At 30 I had travelled the world but barely seen Australia. I had complicated feelings towards my home country: I’m Chinese-Australian, and a city-slicker, hipster type; what did I have anything to do with salt-of-the-earth, Akubra-wearing Drover’s Wives and suntanned, beer-swilling, BBQ-manning larrikins? And how could I ever truly belong to a land that was the spiritual domain of Indigenous Australians for over 60,000 years? With these questions in mind, I chucked in my dream job as a journalist at The Guardian, threw a sleeping bag and tent in my Toyota RAV4, and hit the long, dusty road. It was always trip first, book second. I had no idea what kind of book I would write and it was always a secondary concern to the experience itself.

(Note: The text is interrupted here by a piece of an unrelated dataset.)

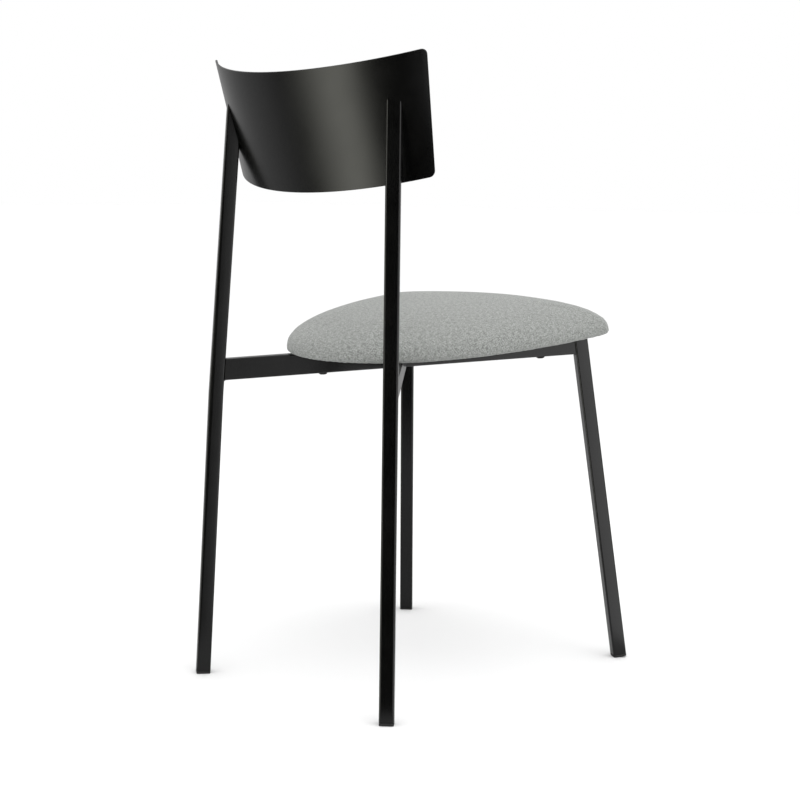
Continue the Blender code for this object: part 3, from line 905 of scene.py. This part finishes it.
def makeSeatPad(values, facts):
    form = padForm(values, facts)
    piece = addPiece("seat_pad", form, cloth, ["seat_cover", "seat_foam"])
    voxels = piece.modifiers.new("evenMesh", "REMESH")
    voxels.mode = "VOXEL"
    voxels.voxel_size = values["voxel"]
    voxels.use_smooth_shade = True
    settle(piece)
    print("pad mesh:", len(piece.data.vertices), "points")
    swell(piece, values, facts)
    subdivided = piece.modifiers.new("finer", "SUBSURF")
    subdivided.levels = subdivided.render_levels = 1
    settle(piece)
    holdForm(piece.data, values, facts)
    roundUnder(piece.data, values, facts)
    pleat(piece.data, values, facts)
    openUnder(piece.data, values, facts)
    clothLay(piece.data, values, facts)
    wall = piece.modifiers.new("clothWall", "SOLIDIFY")
    wall.thickness = values["wall"]
    wall.offset = -1
    shadeSmooth(piece)


makeSeatPad(seatPad, padFacts)
print("seat pad made")


# dust cover, with its staples

dustCover = {
    "thickness": 0.0008,
    "spacing": 0.034,  # from staple to staple
    "stapleShare": 0.885,  # of the pad's outline
    "stapleLength": 0.010,
    "stapleWide": 0.0011,
    "stapleHigh": 0.0005,
    "stapleEdge": 0.0002,
    "stapleSunk": 0.4,  # share of its height
    "stapleTurn": 0.12,  # how far a staple may lie off its line, in radians
    "turnChange": 90,  # how fast that changes along the edge
    "clearOfRails": 0.016,
    "crossing": (0.0, 0.0135),  # of the two rails
    "railAngle": 38.7,  # from the fore-and-aft line, in degrees
    "edgePlaces": 2880,
}


def makeDustCover():
    shape = mergedCopy("dust_cover")
    down = [face for face in shape.faces if face.normal.z < -0.5]
    area = sum(face.calc_area() for face in down)
    piece = addPiece("dust_cover_felt", shape, felt, ["dust_cover"])


def stapleShape(shape, values, place):
    # the flat back of a staple, with rounded edges
    size = (values["stapleLength"], values["stapleWide"], values["stapleHigh"], 1)
    made = bmesh.ops.create_cube(shape, size=1, matrix=Matrix.Diagonal(size))
    edges = {edge for vertex in made["verts"] for edge in vertex.link_edges}
    rounded = bmesh.ops.bevel(
        shape, geom=list(edges), affect="EDGES", offset=values["stapleEdge"],
        segments=2, profile=0.5, material=-1)
    verts = {vertex for face in rounded["faces"] for vertex in face.verts}
    verts |= {vertex for vertex in made["verts"] if vertex.is_valid}
    bmesh.ops.transform(shape, matrix=place, verts=list(verts))


def awayFromRails(x, y, values):
    # distance in plan from the nearer rail's middle line
    beside, before = x - values["crossing"][0], y - values["crossing"][1]
    angle = math.radians(values["railAngle"])
    return min(abs(beside * math.cos(angle) - side * before * math.sin(angle)) for side in (-1, 1))


def makeStaples(values, facts, slope):
    points = [vertex.co for vertex in nodes["dust_cover"].data.vertices]
    underside = min(point.z + slope * point.y for point in points)
    places = values["edgePlaces"]
    angles = np.linspace(-math.pi, math.pi, places, endpoint=False)
    radii = outlineRadius(facts, angles) * values["stapleShare"]
    xs = facts["middle"][0] + radii * np.cos(angles)
    ys = facts["middle"][1] + radii * np.sin(angles)
    run = np.concatenate([[0], np.cumsum(np.hypot(np.diff(xs), np.diff(ys)))])
    shape = bmesh.new()
    count = 0
    for distance in np.arange(values["spacing"] / 2, run[-1], values["spacing"]):
        index = int(np.searchsorted(run, distance))
        x, y = xs[index], ys[index]
        if awayFromRails(x, y, values) < values["clearOfRails"]:
            continue
        ahead = (index + 1) % places
        heading = math.atan2(ys[ahead] - ys[index - 1], xs[ahead] - xs[index - 1])
        change = values["turnChange"]
        askew = values["stapleTurn"] * noise.noise(Vector((x * change, y * change, 0.5)))
        tilt = Matrix.Rotation(-math.atan(slope), 4, "X")
        low = underside - slope * y - values["stapleHigh"] * values["stapleSunk"]
        turn = tilt @ Matrix.Rotation(heading + askew, 4, "Z")
        stapleShape(shape, values, Matrix.Translation((x, y, low)) @ turn)
        count += 1
    bmesh.ops.recalc_face_normals(shape, faces=shape.faces)
    shadeSmooth(addPiece("dust_cover_staples", shape, stapleWire))
    print("staples:", count)


makeDustCover()
makeStaples(dustCover, padFacts, seatPad["slope"])
print("dust cover made")


# studio with a pale floor and soft light

studio = {
    "floorSize": 60,
    "floorTone": 0.86,
    "paperSize": 60,  # waves per metre of the paper's grain
    "cardRadius": 0.34,
    "cardHeight": 0.0004,
    "cardTone": 0.43,
    "skyTone": 1.2,  # on cloth and floor
    "topTone": 1.0,  # overhead, in the steel
    "topStart": 0.5,  # how far up the overhead light starts to blend in
    "topWhole": 0.95,
    "strongest": 3.0,
    # brightness round the horizon as the steel reflects it, by degrees: 0 is straight behind the
    # chair and 90 on its right
    "whiteSide": [
        (-180, 0.5), (-128, 0.55), (-60, 0.42), (-46, 0.2), (22, 0), (52, 0), (57, 0.42),
        (62, 1.15), (70, 1.75), (85, 1.6), (110, 0.9), (140, 0.5), (180, 0.5),
    ],
    "warmSide": [
        (-35, 0.35), (-27, 1.0), (-19, 1.9), (-10, 2.7), (-3, 3.0), (4, 2.4), (11, 1.0),
        (17, 0.12),
    ],
    "warmBlue": 0.9,  # blue against red and green on the warm side
    "keyPlace": (-0.8, 0.4, 2.6),
    "keyAim": (0, 0, 0.3),
    "keySize": 2.6,
    "keyPower": 30,
}


def addStage(name, shape, finish):
    mesh = bpy.data.meshes.new(name)
    shape.to_mesh(mesh)
    shape.free()
    mesh.materials.append(finish)
    item = bpy.data.objects.new(name, mesh)
    bpy.context.scene.collection.objects.link(item)
    return item


def makeFloor(values):
    finish, wire, place = startFinish("studioFloorPaper")
    fine = wire.grain(place, values["paperSize"], 2)
    pale = (values["floorTone"],) * 3 + (1,)
    endFinish(wire, {
        "Base Color": fine.blend(shaded(pale, 0.995), pale),
        "Roughness": 0.9,
        "Specular IOR Level": 0.1,
    })
    shape = bmesh.new()
    half = values["floorSize"] / 2
    bmesh.ops.create_grid(shape, x_segments=1, y_segments=1, size=half)
    floor = addStage("studioFloor", shape, finish)
    floor.visible_glossy = False


def makeBounce(values):
    # a grey card under the chair that only the steel reflects
    finish, wire, place = startFinish("bounceCardPaper")
    fine = wire.grain(place, values["paperSize"], 2)
    pale = (values["cardTone"],) * 3 + (1,)
    endFinish(wire, {"Base Color": fine.blend(shaded(pale, 0.97), pale), "Roughness": 0.9})
    shape = bmesh.new()
    lifted = Matrix.Translation((0, 0, values["cardHeight"]))
    radius = values["cardRadius"]
    bmesh.ops.create_circle(shape, cap_ends=True, segments=48, radius=radius, matrix=lifted)
    card = addStage("bounceCard", shape, finish)
    card.visible_camera = False
    card.visible_diffuse = False
    card.visible_shadow = False


def makeSky(values):
    # soft light from all round, with the studio's bright and dark sides for the steel to reflect
    world = bpy.data.worlds.new("softStudio")
    bpy.context.scene.world = world
    world.use_nodes = True
    world.cycles.sampling_method = "NONE"
    tree = world.node_tree
    tree.nodes.clear()
    wire = Wire(tree)
    toward = wire.add("TexCoord", None, None, output="Generated")
    parts = wire.add("SeparateXYZ", None, {0: toward})
    turn = wire.maths("ARCTAN2", parts * -1, parts.sibling(1))
    around = turn / (2 * math.pi) + 0.5
    strongest = values["strongest"]
    sides = [(angle, level, 1.0) for angle, level in values["whiteSide"]]
    sides += [(angle, level, values["warmBlue"]) for angle, level in values["warmSide"]]
    stops = []
    for angle, level, blue in sorted(sides):
        tone = level / strongest
        stops.append(((angle + 180) / 360, (tone, tone, tone * blue)))
    low = wire.add("ValToRGB", {"stops": stops}, {0: around})
    overhead = (values["topTone"] / strongest,) * 3 + (1,)
    seen = parts.sibling(2).between(values["topStart"], values["topWhole"]).blend(low, overhead)
    ray = wire.add("LightPath", None, None, output="Is Camera Ray")
    shiny = wire.add("LightPath", None, None, output="Is Glossy Ray")
    plain = ray + (1 - ray) * values["skyTone"]
    back = wire.add("Background", None, {
        "Color": shiny.blend((1, 1, 1, 1), seen),
        "Strength": shiny * strongest + (1 - shiny) * plain,
    })
    wire.add("OutputWorld", None, {"Surface": back})


def makeKey(values):
    data = bpy.data.lights.new("softKey", "AREA")
    data.shape = "SQUARE"
    data.size = values["keySize"]
    data.energy = values["keyPower"]
    lamp = bpy.data.objects.new("softKey", data)
    bpy.context.scene.collection.objects.link(lamp)
    lamp.location = values["keyPlace"]
    aim = Vector(values["keyAim"]) - lamp.location
    lamp.rotation_euler = aim.to_track_quat("-Z", "Y").to_euler()
    lamp.visible_camera = False
    lamp.visible_glossy = False


makeFloor(studio)
makeBounce(studio)
makeSky(studio)
makeKey(studio)
bpy.context.scene.view_settings.view_transform = "Standard"
print("studio made")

In the book, you fuse travel writing with history and sociology. What was the research like for this project, and did your work as a journalist inform it?

My work as a journalist gave me a beginners-level understanding of Australia, Indigenous Australia and colonialism; I wasn’t starting from scratch. The trip took that knowledge up several notches. The reading and research I did after the trip helped me place my experiences in a historical context and reveal myself as a mere line of an unfolding and fascinating national story.

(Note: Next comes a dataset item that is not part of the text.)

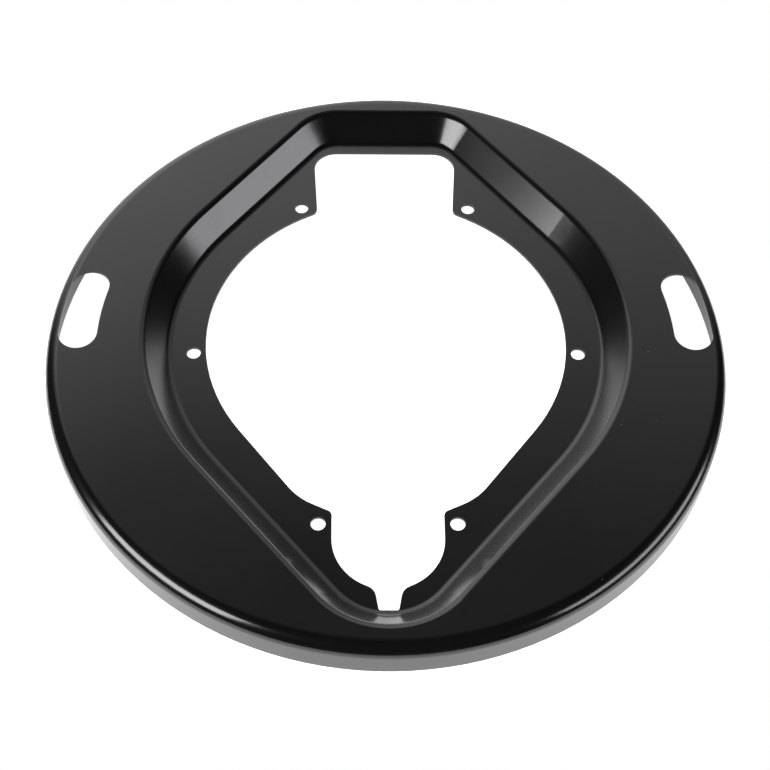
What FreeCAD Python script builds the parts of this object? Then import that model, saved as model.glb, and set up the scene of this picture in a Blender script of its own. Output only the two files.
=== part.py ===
"""Round pressed cover plate with a sunken mounting flange. Millimetres, +Z up.

Origin: centre of the circle that the rim's bottom edge stands on.
The narrow end of the recess points to -Y and its wide end to +Y.
The plate is the same on both sides of the YZ plane.
"""
import FreeCAD, Part
import math
import os

V = FreeCAD.Vector

# Plate and rim
RIM_RADIUS = 215.0          # outside of the skirt
PLATE_HEIGHT = 25.0         # bottom edge of the skirt to the top face
SHEET = 2.0                 # wall thickness everywhere
RIM_BEND = 9.0              # outside bend from the top face to the skirt

# Recess
RECESS_DEPTH = 17.5         # top face down to the flange's top face
WALL_RUN = 14.5             # how far the sloped wall leans outward
RECESS_BEND = 5.0           # bend on the visible side, at the top and the foot of the wall
RECESS_CENTRE_Y = 10.0      # centre of the recess's round middle
SIDE_LAND = 28.7            # recess's mouth to a hand slot
REAR_LAND = 17.5            # recess's mouth to the rim's outside, wide end
REAR_TAPER_DEG = 38.0       # normal of the straight side towards the wide end
FRONT_TAPER_DEG = 40.5      # normal of the straight side towards the narrow end
REAR_CORNER = 20.0          # corner radius at flange level, wide end
NOSE_RADIUS = 40.0          # radius at flange level, narrow end

# Opening in the flange
OPENING_CENTRE_Y = 12.5     # centre of its round middle
FLANGE_WIDTH = 23.6         # how much smaller its round middle is than the recess's, in radius
REAR_FLANGE = 8.0           # recess wall to the opening at the wide end
NOTCH_WIDTH = 100.0         # rear notch, across at its rear edge
NOTCH_TAPER = 3.5           # how much nearer each side comes to the middle at the mouth
NOTCH_CORNER = 15.0         # its rear corners
NOTCH_MOUTH = 5.0           # where its sides meet the round opening
OPENING_TAPER_DEG = 38.0    # normal of the opening's straight side towards the narrow end
BAY_WIDTH = 67.0            # round-ended bay at the narrow end
BAY_FLANGE = 15.7           # recess wall to the end of the bay
TAB_EDGE = 22.5             # length of the tab's edge beside the bay, before its ends are rounded
TAB_SLOPE_DEG = 25.0        # slope of the tab's edge
TAB_BLEND = 40.0            # radius from the tapered side into the tab's edge
TAB_CORNER = 4.0            # radius of the tab's corner
SLIT_WIDTH = 16.4           # slit from the end of the bay towards the recess wall, at its mouth
SLIT_TAPER = 2.4            # how much nearer each side comes to the middle at its closed end
SLIT_FLANGE = 2.7           # recess wall to the closed end
SLIT_MOUTH = 8.0            # radius where its sides meet the bay
SLIT_CORNER = 1.5           # corners of the closed end

# Hand slots
HAND_SLOT_WIDTH = 24.5
HAND_SLOT_LENGTH = 62.0     # end to end, along the slot's middle
HAND_SLOT_EDGE = 7.5        # rim's outside to the slot
HAND_SLOT_OFFSET = 21.5     # middle of the slot from the X axis, towards +Y

# Bolt holes
HOLE_RADIUS = 4.5           # M8 clearance
HOLE_EDGE = 7.8             # hole's centre to the edge of the round opening
REAR_HOLE_INSET = 10.8      # rear pair, from the narrowest part of the notch
SIDE_HOLE_DEG = -6.0        # middle pair, seen from the opening's centre
TAB_HOLE_INSET = 8.0        # front pair, from the bay's side and from the tab's corner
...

You write about realising that, as a non-white, non-Indigenous person in Australia, you too are complicit in colonialism and Aboriginal erasure. What do you think is the role of non-Indigenous people of colour in the fight for Indigenous rights?

I think it would be unhelpful to define that role in a very concrete way. But suffice to say that being a Chinese-Australian means I find myself outside of the conventional whitefella v blackfella dynamic through which we typically regard Australian colonialism. My skin colour is confusing: I am neither oppressor, nor the oppressed, or am I both? For now, anyway, I think people find it novel and refreshing to view the Australian story from that perspective and perhaps some clarity is gained from a viewing not so heavily burdened with partisan feeling.

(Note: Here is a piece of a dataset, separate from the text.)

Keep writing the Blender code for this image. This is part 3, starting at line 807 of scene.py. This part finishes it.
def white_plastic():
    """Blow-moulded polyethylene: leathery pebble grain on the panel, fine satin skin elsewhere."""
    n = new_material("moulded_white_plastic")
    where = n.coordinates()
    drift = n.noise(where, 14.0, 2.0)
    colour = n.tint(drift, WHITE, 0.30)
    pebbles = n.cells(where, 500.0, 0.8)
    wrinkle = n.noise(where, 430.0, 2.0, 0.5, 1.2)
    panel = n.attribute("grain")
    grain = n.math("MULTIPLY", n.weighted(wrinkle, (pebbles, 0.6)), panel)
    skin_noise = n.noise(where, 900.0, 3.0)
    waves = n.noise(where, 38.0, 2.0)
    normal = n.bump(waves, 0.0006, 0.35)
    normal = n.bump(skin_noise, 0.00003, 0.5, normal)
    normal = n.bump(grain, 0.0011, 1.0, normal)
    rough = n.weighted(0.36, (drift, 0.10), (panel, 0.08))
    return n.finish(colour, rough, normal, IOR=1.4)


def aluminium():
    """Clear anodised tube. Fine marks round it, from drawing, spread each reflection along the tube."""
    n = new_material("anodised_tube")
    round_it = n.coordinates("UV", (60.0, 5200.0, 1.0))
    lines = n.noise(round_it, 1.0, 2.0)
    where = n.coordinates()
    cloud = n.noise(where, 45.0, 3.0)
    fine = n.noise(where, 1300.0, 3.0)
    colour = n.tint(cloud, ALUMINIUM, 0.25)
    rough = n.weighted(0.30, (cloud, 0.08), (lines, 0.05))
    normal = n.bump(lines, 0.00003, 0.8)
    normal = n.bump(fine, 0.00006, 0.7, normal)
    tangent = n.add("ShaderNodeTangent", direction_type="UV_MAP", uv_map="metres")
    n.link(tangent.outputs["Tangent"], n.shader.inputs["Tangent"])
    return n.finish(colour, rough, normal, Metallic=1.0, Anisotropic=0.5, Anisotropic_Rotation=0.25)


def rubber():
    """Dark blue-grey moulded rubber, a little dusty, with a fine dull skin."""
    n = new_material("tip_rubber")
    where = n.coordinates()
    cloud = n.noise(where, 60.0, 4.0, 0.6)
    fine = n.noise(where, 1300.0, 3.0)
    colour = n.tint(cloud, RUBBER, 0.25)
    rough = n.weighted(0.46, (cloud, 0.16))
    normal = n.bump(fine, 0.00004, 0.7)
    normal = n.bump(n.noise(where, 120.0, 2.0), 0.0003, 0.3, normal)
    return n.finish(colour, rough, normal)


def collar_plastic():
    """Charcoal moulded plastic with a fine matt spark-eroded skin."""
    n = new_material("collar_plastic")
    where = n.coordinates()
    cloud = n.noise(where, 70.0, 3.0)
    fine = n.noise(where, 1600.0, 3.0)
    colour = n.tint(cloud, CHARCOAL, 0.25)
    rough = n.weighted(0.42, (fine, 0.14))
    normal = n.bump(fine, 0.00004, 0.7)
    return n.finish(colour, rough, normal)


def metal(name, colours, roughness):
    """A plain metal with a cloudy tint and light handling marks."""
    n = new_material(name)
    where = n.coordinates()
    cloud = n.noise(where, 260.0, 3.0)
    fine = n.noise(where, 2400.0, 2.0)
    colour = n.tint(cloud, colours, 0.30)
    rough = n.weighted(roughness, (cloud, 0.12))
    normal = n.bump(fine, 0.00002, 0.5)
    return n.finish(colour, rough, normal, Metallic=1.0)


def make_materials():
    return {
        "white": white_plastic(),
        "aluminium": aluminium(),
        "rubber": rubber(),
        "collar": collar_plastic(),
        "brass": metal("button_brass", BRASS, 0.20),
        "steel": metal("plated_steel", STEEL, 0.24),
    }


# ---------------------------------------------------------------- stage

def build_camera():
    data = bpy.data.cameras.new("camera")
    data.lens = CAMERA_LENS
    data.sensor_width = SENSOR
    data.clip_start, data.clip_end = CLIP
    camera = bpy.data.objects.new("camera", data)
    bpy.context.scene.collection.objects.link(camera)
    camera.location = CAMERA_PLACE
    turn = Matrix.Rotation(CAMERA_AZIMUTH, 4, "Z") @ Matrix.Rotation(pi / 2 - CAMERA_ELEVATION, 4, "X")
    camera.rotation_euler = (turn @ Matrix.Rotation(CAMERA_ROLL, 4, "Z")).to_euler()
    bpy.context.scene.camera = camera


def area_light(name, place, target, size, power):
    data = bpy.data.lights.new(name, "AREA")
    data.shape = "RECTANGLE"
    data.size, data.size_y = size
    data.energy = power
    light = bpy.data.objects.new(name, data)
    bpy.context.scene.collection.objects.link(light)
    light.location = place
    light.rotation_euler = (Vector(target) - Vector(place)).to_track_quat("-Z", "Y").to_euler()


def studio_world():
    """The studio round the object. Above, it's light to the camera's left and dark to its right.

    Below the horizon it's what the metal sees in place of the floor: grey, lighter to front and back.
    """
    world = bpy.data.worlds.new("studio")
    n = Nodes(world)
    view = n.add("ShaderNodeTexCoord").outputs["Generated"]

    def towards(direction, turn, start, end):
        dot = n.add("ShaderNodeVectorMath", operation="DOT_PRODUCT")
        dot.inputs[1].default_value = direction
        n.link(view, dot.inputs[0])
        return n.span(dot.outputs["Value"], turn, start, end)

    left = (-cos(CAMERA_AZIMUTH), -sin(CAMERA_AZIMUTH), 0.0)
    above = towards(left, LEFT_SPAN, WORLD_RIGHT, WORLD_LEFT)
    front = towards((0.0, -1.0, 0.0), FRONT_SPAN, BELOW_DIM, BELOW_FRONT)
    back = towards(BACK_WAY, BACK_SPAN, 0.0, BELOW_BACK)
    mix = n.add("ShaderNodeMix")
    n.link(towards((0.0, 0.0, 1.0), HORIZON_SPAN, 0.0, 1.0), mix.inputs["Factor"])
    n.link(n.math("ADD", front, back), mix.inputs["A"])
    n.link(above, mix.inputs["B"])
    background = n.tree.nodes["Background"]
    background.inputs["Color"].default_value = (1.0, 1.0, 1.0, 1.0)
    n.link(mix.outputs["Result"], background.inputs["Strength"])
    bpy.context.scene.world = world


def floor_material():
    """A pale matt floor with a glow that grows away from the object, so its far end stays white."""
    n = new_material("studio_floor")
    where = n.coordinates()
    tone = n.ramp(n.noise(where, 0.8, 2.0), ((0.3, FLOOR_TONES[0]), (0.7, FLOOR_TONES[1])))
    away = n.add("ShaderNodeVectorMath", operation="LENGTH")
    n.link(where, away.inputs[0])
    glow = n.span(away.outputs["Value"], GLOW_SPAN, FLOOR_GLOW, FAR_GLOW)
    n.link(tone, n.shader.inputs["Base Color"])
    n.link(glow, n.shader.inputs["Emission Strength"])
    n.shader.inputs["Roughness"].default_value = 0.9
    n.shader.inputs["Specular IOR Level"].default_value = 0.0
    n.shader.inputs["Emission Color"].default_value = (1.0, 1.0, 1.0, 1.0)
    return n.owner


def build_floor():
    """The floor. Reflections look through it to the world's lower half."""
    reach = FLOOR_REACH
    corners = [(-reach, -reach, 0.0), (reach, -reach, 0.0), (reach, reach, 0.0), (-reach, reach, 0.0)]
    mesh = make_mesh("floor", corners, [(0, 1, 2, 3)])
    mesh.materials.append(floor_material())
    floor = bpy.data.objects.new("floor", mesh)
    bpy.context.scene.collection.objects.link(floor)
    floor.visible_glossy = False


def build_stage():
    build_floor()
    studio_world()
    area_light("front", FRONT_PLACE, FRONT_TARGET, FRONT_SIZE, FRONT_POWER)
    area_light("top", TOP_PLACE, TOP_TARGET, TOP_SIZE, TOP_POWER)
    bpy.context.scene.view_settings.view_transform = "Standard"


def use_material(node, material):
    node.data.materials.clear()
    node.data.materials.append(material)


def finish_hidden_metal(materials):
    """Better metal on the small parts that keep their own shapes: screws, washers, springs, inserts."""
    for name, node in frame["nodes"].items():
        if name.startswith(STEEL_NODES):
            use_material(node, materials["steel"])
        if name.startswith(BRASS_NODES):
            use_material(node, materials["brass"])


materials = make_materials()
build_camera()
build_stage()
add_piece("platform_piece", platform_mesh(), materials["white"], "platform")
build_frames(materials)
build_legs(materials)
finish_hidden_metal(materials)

A solo trip like this is often seen as a white male adventure. What was your experience of traveling alone as a woman, and woman of colour, for this book?

I’ll use that word again, people found me ‘novel’. A Chinese-Australian woman in her thirties alone in the Outback? I was perpetually a strange and unexpected sight. But Australians are highly versatile people and beyond an arched eyebrow, they would give me a little extra hospitality and perhaps I was hit on more than your average grey nomad Outback wanderer. I found single women in their thirties a rare commodity in the Outback (the surplus of which live in the cities).

How did you get into politics, and what has the experience been of being a young woman of colour candidate?

I was never interested in politics, but I cared about environmental and social justice. I joined the Greens because they were working on issues I cared about: marriage equality, climate change and asylum seekers, and I wanted to make a difference to my community. As for running in the recent election, as a Chinese Australian women in her thirties, once again, I was just as strange a sight on the ballot as I was in the Outback!

Throughout my professional and political life I have had to endure many small humiliations, because I am a woman, because I am Chinese, because I am young-ish, because I am a progressive candidate in a conservative seat. I swallow them; grind my teeth; smile and carry on. Because on the other hand, I also had an upper-middle class upbringing and am well-educated. I am frequently given respect, great jobs, a platform from which to express myself and access to power. I am always reminding myself that I’m a person with more influence than your average Australian. For that I am constantly grateful and committed to using it for good.

Which women or non-binary writers do you think everyone should read?

I don’t think I could ever recommend a single writer to ‘everyone’, but in an effort to restore some of the female writers who have been somewhat marginalised by Australian history, I implore others to read the works of ecofeminist Val Plumwood and pioneering suffragette Louisa Lawson. I do what I can to ensure their impact on our world is not forgotten.

What piece of writing advice would you give to your younger self?

No advice. I’m too afraid of the butterfly effect to mess with time travel!